-- begin RECORDED INFORMATION --

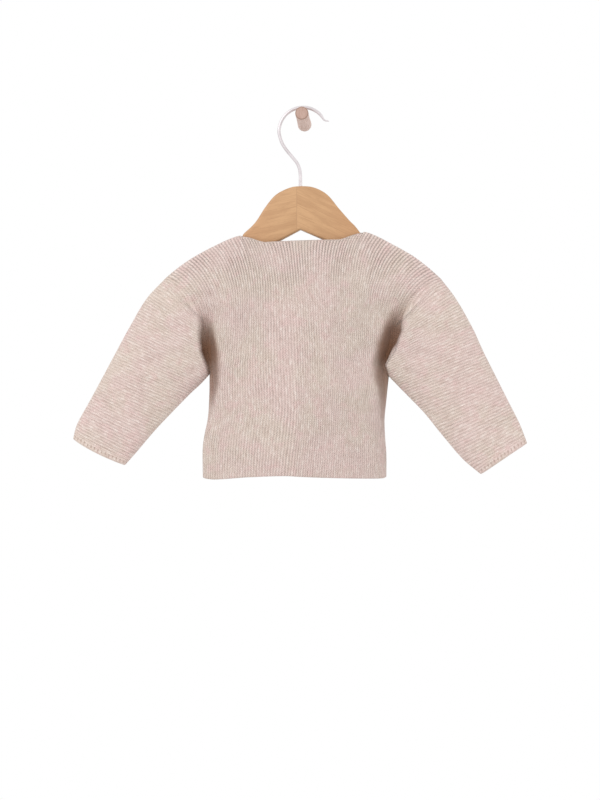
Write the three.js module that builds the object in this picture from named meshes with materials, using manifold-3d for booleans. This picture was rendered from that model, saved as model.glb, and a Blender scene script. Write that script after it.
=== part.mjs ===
// A baby cardigan in garter stitch, hung by its shoulders on a small wooden hanger
// whose wire hook hangs on a round wooden wall peg. Millimetres, +Z up.
// The origin is the middle of the peg's flat base on the wall, which is the plane y = 0.
// The cardigan's back faces -Y, away from the wall, and its left side is at -X.

import * as THREE from 'three';
import { mergeVertices } from 'three/addons/utils/BufferGeometryUtils.js';
import Module from 'manifold-3d';

// The cloth
const hangY = -57;           // the plane of the hanger's middle, the shoulder ridge and the side seams
const wall = 2.2;            // thickness of the knitted cloth
const seamGap = 0.3;         // air between two pieces that meet
const topRound = 9.8;        // depth of the turn of the cloth over the hanger
const hangerTurn = 3.2;      // roundness exponent of that turn over the hanger's flat edge
const freeTurn = 2.2;        // and past the hanger's arms, where it is nearly a circle
const turnChange = { from: 115, to: 150 };  // distance from the middle where one becomes the other

// The neck and the front opening
const neckHalf = 64;         // from the middle to the neck's corners on the shoulder ridge
const neckCornerDrop = 2.1;  // where the neck's edge leaves the ridge beside the hanger
const backNeckDrop = 9.8;    // the back neck's edge below the ridge
const backNeckShare = 0.62;  // share of the neck's width where that edge is straight
const frontNeckDrop = 64;    // the front neck's point below the ridge
const frontNeckCurve = 1.1;
const overlapShare = 0.09;   // how far each front passes the middle, as a share of the half width
const overlapLift = 1.4;     // the upper front stands out by this much, and the lower one sinks
const overlapRun = 0.16;     // share of the half width over which it does

// The body's cross-section and its fold
const sideExponent = 2.4;    // how full the body is towards its sides
const virtualSlope = 0.7265; // slope of the rows of knitting above the armhole's top
const bowSkew = 0.85;        // moves the armhole curve's fullest point up from its middle
const armholeEnd = 0.86;     // share of the armhole where it turns under to the other side
const sleeveRise = 0.13;     // share of the sleeve over which it fills out from the fold
const sleeveExponent = 2.2;
const cuffStart = 0.958;     // share of the sleeve's length where the cuff's edging begins
const cuffRaise = 0.35;      // the edging stands out a little from the sleeve

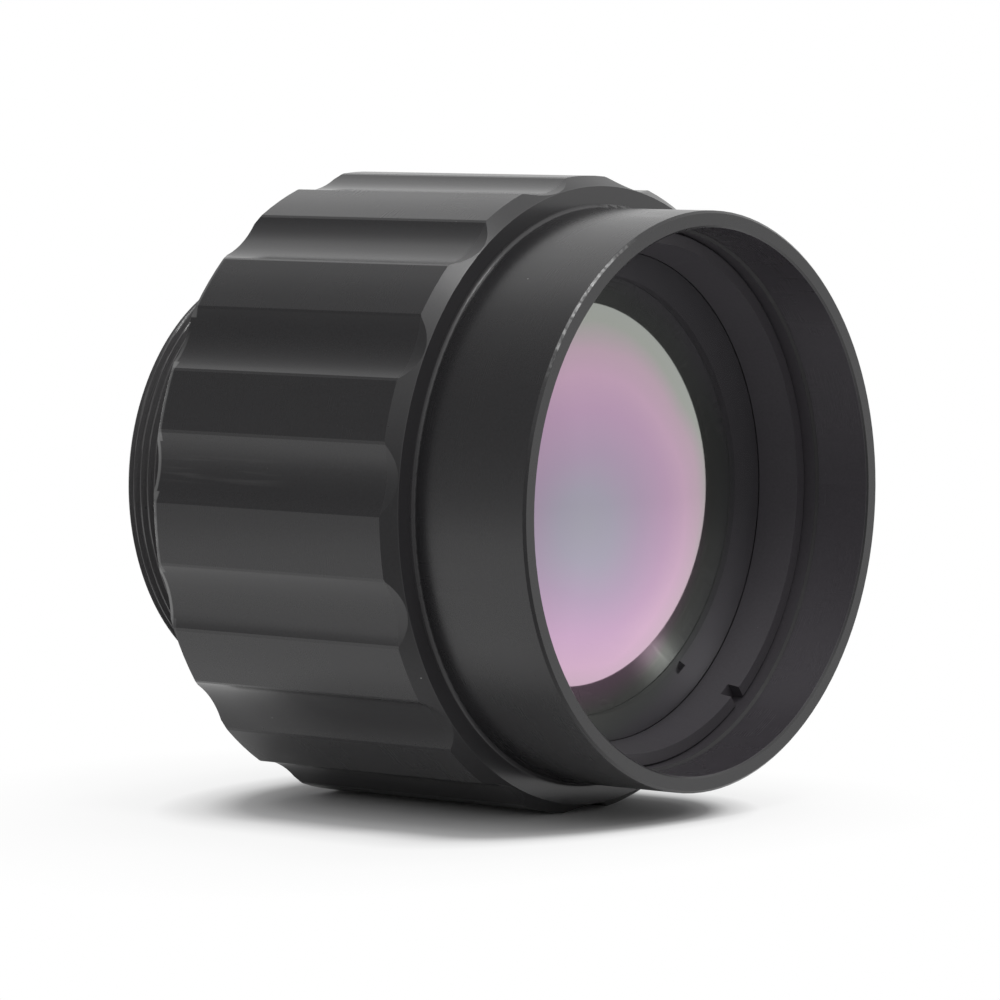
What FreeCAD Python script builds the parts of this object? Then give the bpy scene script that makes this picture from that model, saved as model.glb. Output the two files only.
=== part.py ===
"""Fixed-focus lens for a thermal imaging camera.

A turned barrel with a fluted grip and a plain hood carries a deep-set germanium
front element. A sleeve with the mounting thread is screwed in behind it.

Frame: millimetres, optical axis along X with the hood towards +X, +Z up. The
origin is on the optical axis, in the flange seat at the back of the grip.
"""
import FreeCAD, Part
import math
import os
import re

import Sketcher

doc = FreeCAD.newDocument("ThermalLens")
V = FreeCAD.Vector

# Driving sizes: name, value in mm or as said, and what it is.
SIZES = [
    # Grip
    ("grip_step", 2.5, "how far the lands of the grip stand over the hood"),
    ("grip_length", 24.4, "flange seat to the front face of the grip"),
    ("grip_front_depth", 0.8, "front chamfer of the lands, radially"),
    ("grip_front_length", 1.2, "front chamfer of the lands, along the axis"),
    ("grip_rear_chamfer", 0.35, "chamfer at the back of the grip"),
    ("flute_count", 15, "number of flutes round the grip"),
    ("flute_depth", 0.75, "depth of a flute below the lands"),
    ("flute_cutter_r", 6.5, "radius of the cutter that mills a flute"),
    ("easing_depth", 0.39, "depth of the wide pass that eases the edges of a flute"),
    ("easing_cutter_r", 18.24, "radius of the cutter of that pass"),
    # Hood
    ("hood_length", 10.8, "hood tube in front of the grip"),
    ("hood_wall", 1.3, "wall of the hood tube"),
    ("hood_corner_r", 0.3, "corner radius between grip face and hood"),
    ("rim_outer_break", 0.2, "chamfer on the outer edge of the rim"),
    ("rim_inner_break", 0.15, "chamfer on the inner edge of the rim"),
    # Front element and its ring
    ("front_seat_setback", 1.3, "front face of the grip to the shoulder under the front element"),
    ("front_lens_r", 20.0, "radius of the front element"),
    ("front_lens_edge", 2.36, "edge thickness of the front element"),
    ("front_lens_convex", 41.5, "radius of curvature of its front surface"),
    ("front_lens_concave", 60.0, "radius of curvature of its rear surface"),
    ("front_pocket_depth", 1.7, "depth of the close pocket round the front element"),
    ("front_seal_space", 1.0, "radial space for the seal round the front element"),
    ("front_thread_reach", 6.0, "front face of the grip to the mouth of the front ring's thread"),
    ("front_thread_step", 0.2, "how far the hood's bore clears that thread"),
    ("front_ring_length", 3.25, "front ring along the axis"),
    ("front_ring_lip", 0.8, "how far the front ring reaches over the front element"),
    ("front_ring_taper", 0.7, "how far its bore widens towards the hood"),
    ("front_seal_length", 0.84, "front seal along the axis"),
    # Inside of the barrel
    ("cavity_step", 0.9, "how far the bore between the elements clears the middle element"),
    ("web_overlap", 1.3, "how far the web that carries the middle element covers the spigot"),
    ("web_thickness", 2.0, "thickness of that web"),
    ("middle_lens_edge", 2.4, "edge thickness of the middle element"),
    ("middle_lens_convex", 70.0, "radius of curvature of its front surface"),
    ("middle_lens_concave", 150.0, "radius of curvature of its rear surface"),
    ("middle_ring_length", 2.2, "ring of the middle element along the axis"),
    ("middle_ring_lip", 1.1, "how far that ring reaches over the middle element"),
    ("stop_thickness", 0.3, "thickness of the aperture stop"),
    ("stop_lip", 0.6, "how far the aperture stop reaches in past that ring"),
    ("baffle_teeth", 6, "number of anti-glare teeth"),
    ("baffle_wall", 0.65, "wall of the baffle tube at the roots of the teeth"),
    ("baffle_tooth_depth", 0.7, "depth of one anti-glare tooth"),
    ("baffle_end_gap", 0.3, "baffle tube to the front element's shoulder"),
    # Mount sleeve
    ("mount_r", 17.0, "radius of the mounting thread"),
    ("mount_length", 10.2, "mounting thread behind the flange seat"),
    ("mount_chamfer", 0.5, "lead-in chamfer of the mounting thread"),
    ("mount_wall", 2.9, "wall of the sleeve under the mounting thread"),
    ("collar_step", 0.6, "how far the collar in front of the thread stands over it"),
    ("collar_thickness", 0.8, "thickness of that collar, let in flush with the flange seat"),
    ("spigot_step", 1.2, "how far the spigot inside the barrel is smaller than the thread"),
    ("spigot_length", 7.7, "length of that spigot"),
    ("spigot_wall", 2.2, "wall of that spigot"),
    ("sleeve_web", 1.2, "thickness of the web in front of the rear element"),
    ("rear_seat_width", 1.2, "how far that web reaches over the rear element"),
    ("rear_seat_depth", 9.2, "rear end of the sleeve to the rear element's seat"),
    ("shim_thickness", 0.3, "shim that sets the back focus"),
    # Rear element and its ring
    ("rear_lens_edge", 2.4, "edge thickness of the rear element"),
    ("rear_lens_convex", 45.0, "radius of curvature of its front surface"),
    ("rear_lens_concave", 60.0, "radius of curvature of its rear surface"),
    ("rear_seal_length", 0.8, "rear seal along the axis"),
    ("rear_seal_width", 0.8, "rear seal across the rim of the rear element"),
    ("rear_ring_length", 2.7, "rear ring along the axis"),
    ("rear_ring_lip", 1.4, "how far the rear ring reaches over the rear element"),
    # Shared
    ("lens_land", 2.0, "flat ring left round the rear surface of an element"),
    ("fit_gap", 0.05, "radial play of a screwed or slid-in piece"),
    ("lens_gap", 0.1, "radial play of an element in its pocket"),
    ("seal_gap", 0.05, "play left beside a seal or a curved lens face"),
    ("small_break", 0.12, "chamfer on the rings' visible edges"),
    ("slot_width", 1.2, "width of a spanner slot"),
    ("slot_depth", 1.0, "depth of a spanner slot"),
    ("front_slot_angle", 36.0, "turn of the front ring's slots from upright, degrees"),
    ("rear_slot_angle", 20.0, "turn of the rear ring's slots from upright, degrees"),
]

sheet = doc.addObject("Spreadsheet::Sheet", "sizes")
for row, (alias, value, meaning) in enumerate(SIZES, start=1):
    sheet.set(f"A{row}", alias)
    sheet.set(f"B{row}", str(value))
    sheet.set(f"C{row}", meaning)
    sheet.setAlias(f"B{row}", alias)
doc.recompute()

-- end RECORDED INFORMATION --

_GOAL_.
Everything from the first line of the material through the line containing "import Module from 'manifold-3d';" is to be printed exactly; lines after that are to be left out.

_FINAL RESULT_.
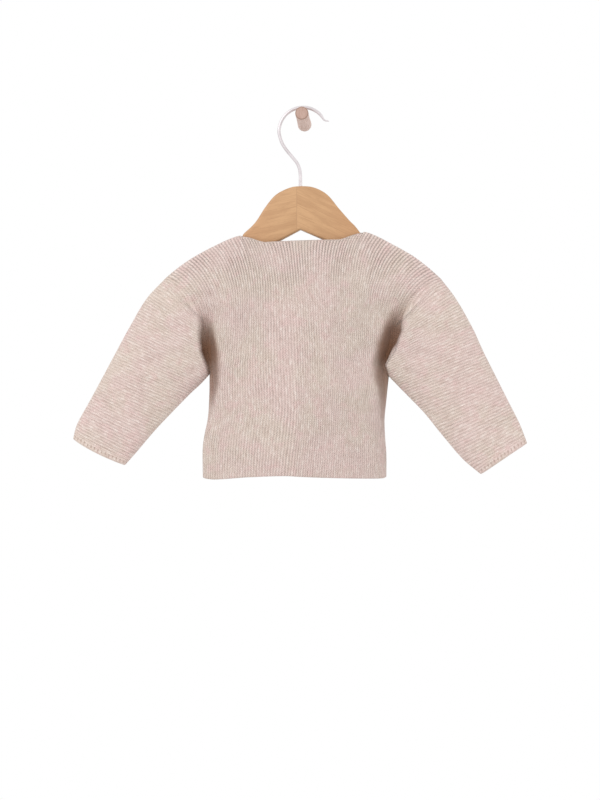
Write the three.js module that builds the object in this picture from named meshes with materials, using manifold-3d for booleans. This picture was rendered from that model, saved as model.glb, and a Blender scene script. Write that script after it.
=== part.mjs ===
// A baby cardigan in garter stitch, hung by its shoulders on a small wooden hanger
// whose wire hook hangs on a round wooden wall peg. Millimetres, +Z up.
// The origin is the middle of the peg's flat base on the wall, which is the plane y = 0.
// The cardigan's back faces -Y, away from the wall, and its left side is at -X.

import * as THREE from 'three';
import { mergeVertices } from 'three/addons/utils/BufferGeometryUtils.js';
import Module from 'manifold-3d';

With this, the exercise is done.